The Ravens were solid on coverages during the season -- Harbaugh made his reputation working with special teams -- but fell apart against Denver as Trindon Holliday ran back a punt and a kickoff for scores.
Rookie Justin Tucker (6) has been a stud, making 30 of 33 field goals, including the winner in double overtime in Denver. P Sam Koch (4) is steady.
So is Patriots PK Stephen Gostkowski (3), who hit on 29 of 35 field goals. But New England showed vulnerability on kickoff coverage against Houston.
P Zoltan Mesko (14) is inconsistent. Against the Texans, he rocketed several kicks beyond 50 yards, and also had a couple of near-flubs.
There are no true game-breakers on New England’s kick return squads, with coach Bill Belichick emphasizing ball security over everything.
Two of the best in the business.
Harbaugh has taken the Ravens to the postseason in all five of his years as a head coach. Not even Vince Lombardi managed that.
Harbaugh put his faith in Flacco, has filled out the offense around him, and will make the tough call when things don’t pan out. He fired coordinator Cam Cameron in December when the Ravens were stagnating.

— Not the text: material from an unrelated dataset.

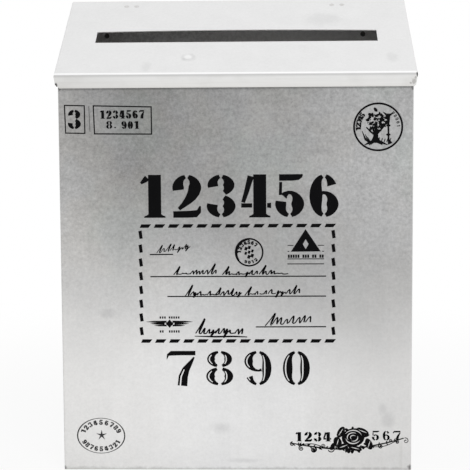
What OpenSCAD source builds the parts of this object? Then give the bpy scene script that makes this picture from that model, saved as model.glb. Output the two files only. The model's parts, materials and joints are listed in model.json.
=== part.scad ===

He’s been fortunate to have a strong defense during most of those five seasons, and his coaching staff has gotten the D back on track, for the most part, in the playoffs.
Belichick would reach his sixth Super Bowl as a head coach with a win Sunday, matching Don Shula’s mark. A defensive wizard early on, Belichick recognized what he had in Brady and turned the QB loose. Now, the Patriots are one of the great offensive teams in NFL history.
He also could tie Chuck Noll for most Lombardi Trophies if New England takes home its fourth prize in February.
Both Harbaugh and Belichick are sons of football coaches, and Harbaugh’s younger brother, Jim, is San Francisco’s head man.
Simple for both teams:
* Patriots haven’t won NFL title since 2004 season and have lost last two Super Bowl trips. They are determined and not a little bit ticked off.
* Ravens haven’t won NFL title since 2000 season, have lost two of last four AFC championship games, and know their emotional leader is about to retire.